A high school teacher in Illinois argues that artificial intelligence feedback cannot replace the human relationships that drive student learning and growth.
The educator, reflecting on recent student conferences, emphasizes that meaningful feedback requires genuine human connection. During a conversation with a student named Steven about a final project, the teacher recognized something no algorithm captures: the way personal dialogue helps students feel seen, challenged, and understood by their instructors.
The distinction matters. AI systems can score assignments quickly and flag common errors. They can deliver standardized suggestions. But they cannot read a student's hesitation in a conference room, adjust tone based on emotional cues, or offer the kind of mentorship that builds confidence and resilience.

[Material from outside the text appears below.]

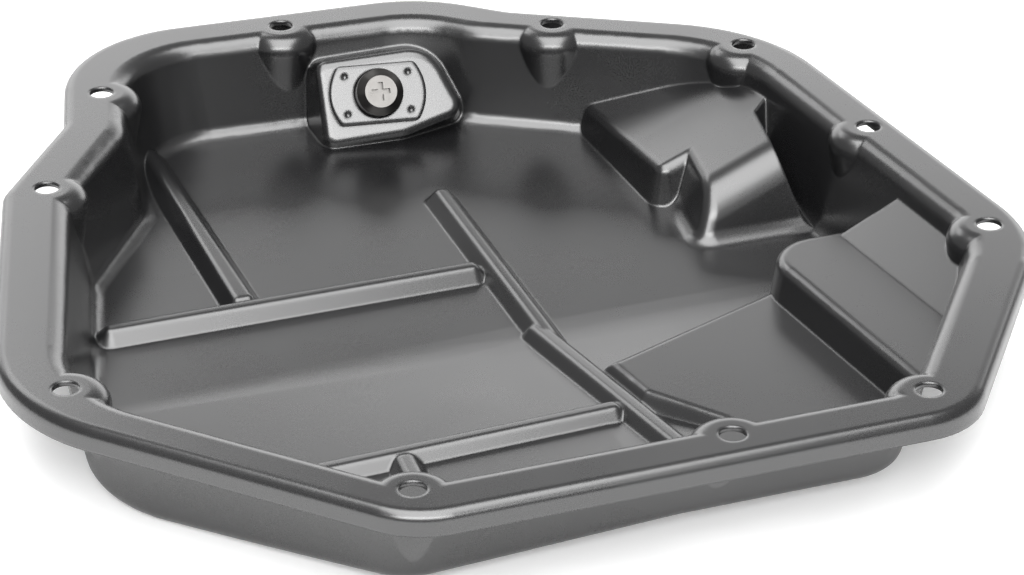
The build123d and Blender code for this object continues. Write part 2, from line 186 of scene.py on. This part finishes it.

Teachers nationwide face pressure to adopt AI tools for efficiency. Budget constraints and rising class sizes make automation tempting. Districts see potential to lighten grading loads and provide instant feedback. Yet the teacher's argument reveals a core tension in education technology: speed and scale often come at the cost of the relationships that research shows predict student success.
Studies on student achievement consistently link positive teacher-student relationships to improved outcomes, higher engagement, and better long-term academic trajectories. AI feedback skips this foundation. A student receiving automated comments may complete the assignment. A student receiving feedback from a teacher who knows them, believes in them, and takes time to explain their mistakes learns something deeper about effort and growth.
The Illinois teacher is not rejecting technology outright. Rather, the argument centers on appropriate use. Tools like AI can handle routine tasks like initial essay scoring or identifying patterns across a class's work. That efficiency frees teachers for what machines cannot do: the one-on-one conferences where breakthroughs happen, where a struggling student discovers they are capable, where a teacher's belief in a student changes their trajectory.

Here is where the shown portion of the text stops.